3D is something of a white elephant. Unless you can use "active" glasses to view 3D content (and those glasses are pricey), you're going to be stuck using those passive cardboard jobs. And, those really send colors all out of whack.

Personally, I wouldn't hold my breath waiting for 3D to catch on. Commercially (multi-screen, multi-projector, active glasses), 3D has benefits. But, those commercial set ups are way costly and wouldn't be suitable for home theater use.

I wouldn't make a buy decision based on any claims of 3D capabilities for home theater use.

As a side note, I also picked up one of those "new, in sealed box" Pioneer BDP51 players when Best Buy was closing them out. Mine cost $150. But, as another poster mentioned, this was a $500 BD player at one point. Great, great player, for both picture quality and audio quality.

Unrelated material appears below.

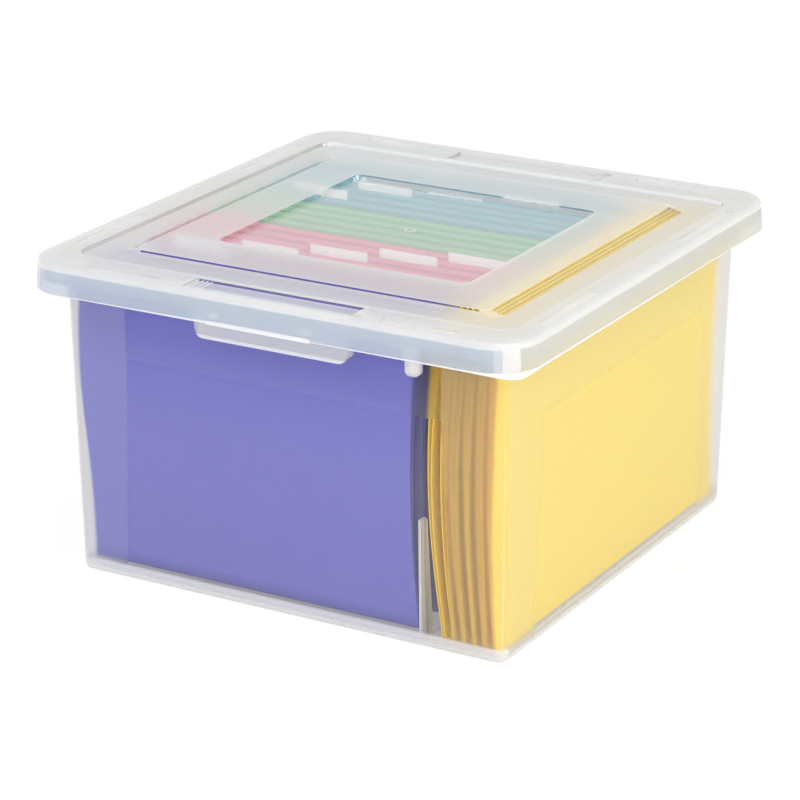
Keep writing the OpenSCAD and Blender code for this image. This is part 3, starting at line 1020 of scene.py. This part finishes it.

Firmware updates are slow to come from Pioneer. And, it's one of the slower players out there. But, if you prize picture/audio quality above everything else, if you can find one of the Pioneer players, especially at the prices they're selling for, snag one.


----------



## Jungle Jack (Jul 28, 2009)

Hello,
I absolutely love my BDP-51 and love that it was manufactured in Japan. The build quality is excellent and it truly looks like a high end component. In comparison, most entry level BDP's now have been miniaturized and look like 59.99 Wal Mart DVD players.

Load times do not bother me at all and the picture quality, parts quality and sound quality are excellent. The BDP-51 features Wolfson 8740 DAC's which are excellent and are in many high end digital products costing multiples of the 51. CD quality is excellent as well.
Cheers,
JJ


----------